Fresh off the high of completing Reebok Ragnar Chicago last month, the women I ran with just weeks ago – women in their 30s and 40s from the Chippewa Valley – were happy to share what they learned from surviving those challenges.
“I am the girl who is notorious for overthinking everything in my life, and a Ragnar felt absolutely impossible when I first learned about the race. But instead of thinking, I decided to jump,” recalled Tricia Thompson, who – as I learned during our first Ragnar together last summer– is a bulldog when faced with a challenge. “The memory I keep coming back to is my third leg last year. I had only slept for 45 minutes; I was hungry and mad at the world when I started. I spent most of the run trying to convince myself to not stop. I looked forward to the top of the hills and told myself it was OK to stop if I needed to. But each time I reached the top, I decided it didn’t make sense to stop. When I finally finished, and the oxygen returned to my brain, I felt stronger mentally than I ever had before. I knew at that moment I had the ability to conquer any problem or challenge in my life.”

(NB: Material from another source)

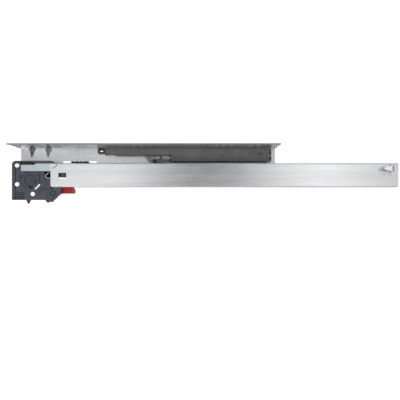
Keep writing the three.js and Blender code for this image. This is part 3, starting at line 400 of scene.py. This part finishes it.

Thompson was invited to join her first Ragnar team last year by Tanya Husby, whose passion for adventure was clear the moment she volunteered to drive the second van in our first Ragnar three years ago and has not wavered in the three Ragnars I’ve completed with her since.
“Women have so many hats,” Husby said. “We kind of lose the opportunity to have our own independent accomplishments. This is an opportunity for me to power through three running legs alone and accomplish it all on my own. What’s more, when others are depending on your effort and energy, you strive to surpass their expectations at a higher level than you typically place on yourself. You realize that you are stronger than you think! And when faced with everyday challenges and tasks, you can go back to those memories and feelings when you doubt your strength and abilities. You have a whole new perspective on yourself.”

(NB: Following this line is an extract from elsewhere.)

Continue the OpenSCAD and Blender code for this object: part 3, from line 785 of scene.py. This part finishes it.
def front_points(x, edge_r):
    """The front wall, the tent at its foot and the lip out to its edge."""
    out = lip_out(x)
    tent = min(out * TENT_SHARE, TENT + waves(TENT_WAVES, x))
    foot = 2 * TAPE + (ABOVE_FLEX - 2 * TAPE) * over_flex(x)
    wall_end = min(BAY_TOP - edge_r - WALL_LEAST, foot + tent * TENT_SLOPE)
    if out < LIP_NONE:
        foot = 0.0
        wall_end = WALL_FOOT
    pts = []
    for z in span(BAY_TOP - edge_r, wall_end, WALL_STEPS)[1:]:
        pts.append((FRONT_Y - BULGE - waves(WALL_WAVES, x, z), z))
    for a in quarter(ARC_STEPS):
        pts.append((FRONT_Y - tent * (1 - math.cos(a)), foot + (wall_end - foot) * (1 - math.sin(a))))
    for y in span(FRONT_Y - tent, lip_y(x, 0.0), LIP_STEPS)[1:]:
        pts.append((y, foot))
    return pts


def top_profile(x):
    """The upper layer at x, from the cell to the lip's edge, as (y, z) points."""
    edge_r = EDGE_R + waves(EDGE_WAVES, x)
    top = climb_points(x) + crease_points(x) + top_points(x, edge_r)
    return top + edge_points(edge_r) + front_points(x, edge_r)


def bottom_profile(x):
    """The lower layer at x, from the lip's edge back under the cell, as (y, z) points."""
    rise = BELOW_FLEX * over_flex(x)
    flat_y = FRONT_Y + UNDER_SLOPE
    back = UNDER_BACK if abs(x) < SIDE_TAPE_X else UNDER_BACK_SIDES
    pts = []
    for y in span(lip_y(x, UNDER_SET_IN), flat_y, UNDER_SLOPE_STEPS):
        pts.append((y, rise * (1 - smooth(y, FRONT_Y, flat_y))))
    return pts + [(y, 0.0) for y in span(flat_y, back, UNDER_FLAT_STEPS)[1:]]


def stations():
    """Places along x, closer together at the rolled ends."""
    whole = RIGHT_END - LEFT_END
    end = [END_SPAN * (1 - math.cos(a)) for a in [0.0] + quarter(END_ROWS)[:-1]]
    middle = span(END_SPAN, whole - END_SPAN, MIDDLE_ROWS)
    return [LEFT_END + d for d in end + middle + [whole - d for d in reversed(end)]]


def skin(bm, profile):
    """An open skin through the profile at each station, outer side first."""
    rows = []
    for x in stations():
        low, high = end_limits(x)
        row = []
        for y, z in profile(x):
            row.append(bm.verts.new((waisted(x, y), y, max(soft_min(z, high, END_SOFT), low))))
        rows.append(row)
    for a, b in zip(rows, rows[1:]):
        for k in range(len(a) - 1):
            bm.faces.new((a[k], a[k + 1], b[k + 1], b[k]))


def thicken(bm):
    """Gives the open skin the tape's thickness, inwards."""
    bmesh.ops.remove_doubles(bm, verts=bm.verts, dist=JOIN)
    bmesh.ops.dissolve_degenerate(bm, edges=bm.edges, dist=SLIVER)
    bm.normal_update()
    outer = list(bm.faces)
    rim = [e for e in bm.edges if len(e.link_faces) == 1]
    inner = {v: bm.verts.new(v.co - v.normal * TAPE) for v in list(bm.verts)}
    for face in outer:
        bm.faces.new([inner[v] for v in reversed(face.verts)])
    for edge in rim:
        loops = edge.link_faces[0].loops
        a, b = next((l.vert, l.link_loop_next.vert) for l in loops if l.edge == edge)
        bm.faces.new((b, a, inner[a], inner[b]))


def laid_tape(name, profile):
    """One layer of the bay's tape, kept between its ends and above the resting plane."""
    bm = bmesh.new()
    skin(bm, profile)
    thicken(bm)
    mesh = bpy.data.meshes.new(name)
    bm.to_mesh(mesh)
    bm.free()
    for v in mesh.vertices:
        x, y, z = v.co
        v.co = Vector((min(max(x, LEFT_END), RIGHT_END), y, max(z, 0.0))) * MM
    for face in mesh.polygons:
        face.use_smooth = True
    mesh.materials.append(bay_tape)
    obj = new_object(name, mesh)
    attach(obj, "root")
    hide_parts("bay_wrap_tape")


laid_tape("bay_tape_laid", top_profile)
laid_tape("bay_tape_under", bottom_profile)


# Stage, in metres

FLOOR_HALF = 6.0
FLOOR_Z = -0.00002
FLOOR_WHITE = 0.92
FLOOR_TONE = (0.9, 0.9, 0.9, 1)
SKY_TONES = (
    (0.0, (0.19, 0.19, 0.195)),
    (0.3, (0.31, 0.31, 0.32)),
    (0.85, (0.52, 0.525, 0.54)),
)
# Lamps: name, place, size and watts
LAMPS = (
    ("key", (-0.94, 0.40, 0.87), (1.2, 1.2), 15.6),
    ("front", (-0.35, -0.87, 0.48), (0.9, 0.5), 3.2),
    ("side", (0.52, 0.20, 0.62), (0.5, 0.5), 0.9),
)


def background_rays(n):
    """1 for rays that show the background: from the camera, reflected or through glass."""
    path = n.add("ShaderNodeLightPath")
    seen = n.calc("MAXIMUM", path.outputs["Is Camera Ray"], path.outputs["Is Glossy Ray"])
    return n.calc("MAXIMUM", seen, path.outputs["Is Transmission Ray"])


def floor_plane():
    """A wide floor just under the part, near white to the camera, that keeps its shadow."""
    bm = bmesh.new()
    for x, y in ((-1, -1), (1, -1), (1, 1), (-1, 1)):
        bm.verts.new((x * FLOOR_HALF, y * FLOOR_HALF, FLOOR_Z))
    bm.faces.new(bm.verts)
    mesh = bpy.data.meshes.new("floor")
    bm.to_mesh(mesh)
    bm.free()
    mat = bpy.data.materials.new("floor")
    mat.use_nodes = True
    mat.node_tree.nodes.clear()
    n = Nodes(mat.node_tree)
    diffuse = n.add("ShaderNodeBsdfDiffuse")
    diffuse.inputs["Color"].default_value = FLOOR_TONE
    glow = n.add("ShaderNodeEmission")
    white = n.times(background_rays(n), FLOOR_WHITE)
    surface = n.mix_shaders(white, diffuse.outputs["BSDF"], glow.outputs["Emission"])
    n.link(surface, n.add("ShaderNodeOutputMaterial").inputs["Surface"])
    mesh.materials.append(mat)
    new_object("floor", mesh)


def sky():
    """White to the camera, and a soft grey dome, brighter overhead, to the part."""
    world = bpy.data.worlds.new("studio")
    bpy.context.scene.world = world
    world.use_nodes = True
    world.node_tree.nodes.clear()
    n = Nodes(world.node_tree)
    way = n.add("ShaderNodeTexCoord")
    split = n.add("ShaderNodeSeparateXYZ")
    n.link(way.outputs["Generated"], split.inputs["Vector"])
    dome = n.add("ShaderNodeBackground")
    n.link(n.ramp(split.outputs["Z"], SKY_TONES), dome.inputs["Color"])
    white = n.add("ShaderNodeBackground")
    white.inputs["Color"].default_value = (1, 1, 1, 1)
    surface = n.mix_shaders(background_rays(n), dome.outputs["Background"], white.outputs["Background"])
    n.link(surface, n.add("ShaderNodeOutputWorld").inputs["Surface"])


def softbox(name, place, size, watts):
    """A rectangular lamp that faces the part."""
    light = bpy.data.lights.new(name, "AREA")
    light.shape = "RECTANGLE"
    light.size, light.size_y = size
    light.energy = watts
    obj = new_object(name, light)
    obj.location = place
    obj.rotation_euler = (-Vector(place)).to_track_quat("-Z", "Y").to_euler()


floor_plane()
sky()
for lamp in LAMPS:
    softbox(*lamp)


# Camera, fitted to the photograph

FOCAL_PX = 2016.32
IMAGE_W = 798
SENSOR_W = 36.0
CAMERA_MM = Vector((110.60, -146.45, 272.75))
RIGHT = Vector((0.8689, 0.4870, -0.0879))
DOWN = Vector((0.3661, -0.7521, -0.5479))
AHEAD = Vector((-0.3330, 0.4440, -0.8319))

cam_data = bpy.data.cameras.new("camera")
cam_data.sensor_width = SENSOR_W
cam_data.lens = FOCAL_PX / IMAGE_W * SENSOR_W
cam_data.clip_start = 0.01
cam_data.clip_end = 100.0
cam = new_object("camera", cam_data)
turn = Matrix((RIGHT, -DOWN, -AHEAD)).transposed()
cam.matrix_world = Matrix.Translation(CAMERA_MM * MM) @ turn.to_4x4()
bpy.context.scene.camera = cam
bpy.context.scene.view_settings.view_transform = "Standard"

Amy Patrick is a self-described introvert who didn’t hesitate to push herself outside of her comfort zone when Husby invited her to join our Ragnar team last year.
“Ragnar is a unique experience, and it challenges you in more than one way,” said Patrick, who completed her second Ragnar last month. “Whether it’s lack of sleep and a typical schedule or being flexible and getting along with others or running 15-plus miles in two days and eating out of a cooler, the experience is something outside of the ordinary.”

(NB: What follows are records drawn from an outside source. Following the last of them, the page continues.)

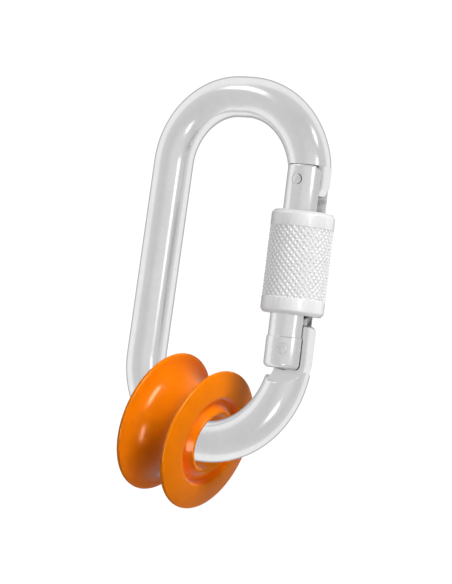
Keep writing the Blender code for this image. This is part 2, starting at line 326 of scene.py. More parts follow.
def add_piece(name, bm, place=Matrix()):
    """A new object in the scene, made from a finished shape."""
    bmesh.ops.recalc_face_normals(bm, faces=bm.faces)
    mesh = bpy.data.meshes.new(name)
    bm.to_mesh(mesh)
    bm.free()
    obj = bpy.data.objects.new(name, mesh)
    bpy.context.scene.collection.objects.link(obj)
    obj.matrix_world = place
    return obj


def combine(obj, operation, tool_bm):
    """Cuts a shape out of an object, or joins it on. Both are in the object's own axes."""
    tool = add_piece(f"{obj.name}_tool", tool_bm, obj.matrix_world.copy())
    boolean = obj.modifiers.new("boolean", "BOOLEAN")
    boolean.operation = operation
    boolean.solver = "EXACT"
    boolean.object = tool
    bake(obj)
    bpy.data.objects.remove(tool, do_unlink=True)


def bake(obj):
    """Keeps what the modifiers make as the object's own mesh."""
    bpy.context.view_layer.update()
    shown = obj.evaluated_get(bpy.context.evaluated_depsgraph_get())
    mesh = bpy.data.meshes.new_from_object(shown)
    obj.modifiers.clear()
    obj.data = mesh


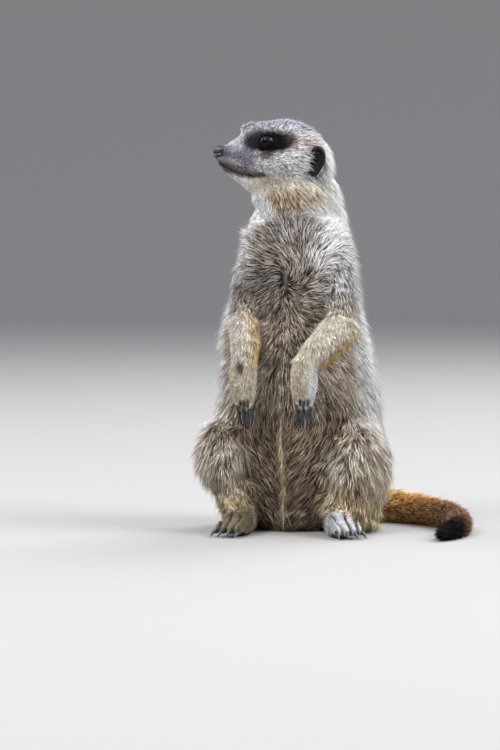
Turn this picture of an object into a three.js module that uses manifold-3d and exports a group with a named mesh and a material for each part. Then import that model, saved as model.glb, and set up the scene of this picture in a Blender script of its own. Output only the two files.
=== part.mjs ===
// A meerkat sitting upright on its haunches, at life size, in millimetres. +Z is up, the floor is z = 0
// and the chest faces -Y, so the animal's left side is +X. The head is turned to the animal's right.
// Each piece shows the outline of the coat, and is parted from its neighbours by a thin gap.
import * as THREE from 'three';
import { mergeVertices } from 'three/addons/utils/BufferGeometryUtils.js';
import Module from 'manifold-3d';

const wasm = await Module();
wasm.setup();

// Driving dimensions.
const SITTING_HEIGHT = 255;
const HEAD_LENGTH = 75;
const HIP_WIDTH = 122;
const TAIL_RADIUS = 12.5;
const FORELIMB_RADIUS = 11;
const CLAW_LENGTH = 12;
const HEAD_TURN = 80; // degrees from straight ahead to the animal's right
const GAP = 0.35; // clear space between neighbouring pieces
const BEYOND = 600; // larger than the whole animal, for cutting blocks

const SIDES = { left: 1, right: -1 };
const X = new THREE.Vector3(1, 0, 0);
const Y = new THREE.Vector3(0, 1, 0);
const Z = new THREE.Vector3(0, 0, 1);

const COLOURS = {
  coat: { color: 0xb3a286, roughness: 0.9 },
  pale: { color: 0xd2c8b4, roughness: 0.9 },
  ochre: { color: 0xb0854a, roughness: 0.9 },
  dark: { color: 0x2a221f, roughness: 0.85 },
  leather: { color: 0x1d1a1b, roughness: 0.5 },
  eye: { color: 0x140c08, roughness: 0.08 },
  claw: { color: 0x2b2f36, roughness: 0.4 },
};

// ---------------------------------------------------------------- tools

const vector = ([x, y, z]) => new THREE.Vector3(x, y, z);

// A smooth function of 0 to 1 through evenly spaced values.
function smooth(values) {
  const stations = values.map((_, i) => i / (values.length - 1));
  const curve = new THREE.CubicInterpolant(stations, values, 1, new Float32Array(1));
  return (t) => curve.evaluate(THREE.MathUtils.clamp(t, 0, 1))[0];
}

// 1 along the middle of a form, falling to 0 like a quarter ellipse over the share `cap` at each end.
function rounding(t, [first, last]) {
  const short = Math.max(0, 1 - t / first, 1 - (1 - t) / last);
  return Math.sqrt(Math.max(0, 1 - short * short));
}

// A closed form swept along a smooth path. Its section is an oval, `wide` to each side along `across`
// and `deep` through it. `narrow` draws in the side that the through direction points at. The sections
// face along the path, or all face one way where `ahead` is given.
function sweep({ path, wide, deep = wide, narrow = [0, 0], across = X, ahead, cap = [0.2, 0.2],
  around = 16, along = 10, grow = 0 }) {
  const curve = new THREE.CatmullRomCurve3(path.map(vector), false, 'centripetal');
  const [widths, depths, draws] = [smooth(wide), smooth(deep), smooth(narrow)];
  const geometry = new THREE.SphereGeometry(1, around, along);
  const places = geometry.getAttribute('position');
  for (let i = 0; i < places.count; i += 1) {
    const share = Math.acos(THREE.MathUtils.clamp(places.getY(i), -1, 1)) / Math.PI;
    const t = THREE.MathUtils.lerp(share, (1 - Math.cos(Math.PI * share)) / 2, 0.7);
    const turn = Math.atan2(-places.getZ(i), -places.getX(i));
    const tangent = ahead ?? curve.getTangent(t);
    const side = across.clone().addScaledVector(tangent, -across.dot(tangent)).normalize();
    const through = tangent.clone().cross(side);
    const round = share > 0 && share < 1 ? rounding(t, cap) : 0;
    const reach = (radius) => (radius + grow) * round;
    const half = reach(widths(t)) * (1 - draws(t) * Math.sin(turn));
    const point = curve.getPoint(t)
      .addScaledVector(tangent, grow * (2 * t - 1))
      .addScaledVector(side, half * Math.cos(turn))
      .addScaledVector(through, reach(depths(t)) * Math.sin(turn));
    places.setXYZ(i, point.x, point.y, point.z);
  }
  return geometry;
}

// Pushes the surface near a point along a direction, fading over `reach` like a bell curve.
function swell(geometry, { at, reach, push }) {
  const places = geometry.getAttribute('position');
  const point = new THREE.Vector3();
  for (let i = 0; i < places.count; i += 1) {
    point.fromBufferAttribute(places, i);
    const fade = Math.exp(-((point.distanceTo(at) / reach) ** 2));
    point.addScaledVector(push, fade);
    places.setXYZ(i, point.x, point.y, point.z);
  }
  return geometry;
}

// The exact solid of a closed geometry.
function solid(geometry) {
  const bare = geometry.index ? geometry.toNonIndexed() : geometry.clone();
  bare.deleteAttribute('normal');
  bare.deleteAttribute('uv');
  const merged = mergeVertices(bare, 1e-4);
  return new wasm.Manifold(new wasm.Mesh({
    numProp: 3,
    vertProperties: merged.getAttribute('position').array,
    triVerts: new Uint32Array(merged.index.array),
  }));
}

const form = (options, grow = 0) => solid(sweep({ ...options, grow }));
const join = (...solids) => solids.reduce((a, b) => a.add(b));
const without = (whole, ...solids) => solids.reduce((a, b) => a.subtract(b), whole);

// The largest body of a cut solid, which drops the slivers that a cut leaves.
function largest(cut) {
  return cut.decompose().sort((a, b) => b.volume() - a.volume())[0];
}

// A block that fills everything on the side of a plane that its normal points at.
function beyond(point, normal) {
  const geometry = new THREE.BoxGeometry(BEYOND, BEYOND, BEYOND);
  const turn = new THREE.Quaternion().setFromUnitVectors(Z, normal.clone().normalize());
  const middle = point.clone().addScaledVector(normal.clone().normalize(), BEYOND / 2);
  geometry.applyMatrix4(new THREE.Matrix4().compose(middle, turn, new THREE.Vector3(1, 1, 1)));
  return solid(geometry);
}

// The two sides of a solid parted at a plane by the thin gap: [before it, after it].
function part(whole, point, normal) {
  const step = normal.clone().normalize().multiplyScalar(GAP / 2);
  return [
    whole.intersect(beyond(point.clone().sub(step), normal.clone().negate())),
    whole.intersect(beyond(point.clone().add(step), normal)),
  ];
}

// An ellipsoid with the given half sizes, turned about Z and moved into place.
function ellipsoid(at, halves, turn = 0, around = 16, along = 10) {
  const geometry = new THREE.SphereGeometry(1, around, along);
  geometry.scale(...halves).rotateZ(turn).translate(at.x, at.y, at.z);
  return geometry;
}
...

Despite a bad cold and mild fear of dark, middle-of-the-night runs, I didn’t see Samantha Forehand’s enthusiasm ebb at any point during her first Ragnar last year, and she returned to captain our team last month. Why?
“During a 1am run or a run on only 2 hours of sleep, I was still excited to be out there and seeing what my body could do. I also learned how being part of a group of strong women doing this challenge with you is a blast and is inspiring!” Forehand said. “To those considering a challenge like this, I’d tell them to be prepared for an experience like no other. Be prepared to have little mental breaks along the way, but with those, you learn a lot about yourself and a lot about how other people can lift you up – and how you can impact them as well.”
That’s the thing about challenging yourself on physical, mental, and emotional levels. The women I’ve run with all come from different stages of life: different ages, different fitness levels, and different life experiences, commitments, and beliefs. Yet a desire to achieve the same task brought us together. And despite our differences, the result is the same: When you push your body, your mind, and your heart and you accomplish your goal, the satisfaction you feel is tripled – and then some.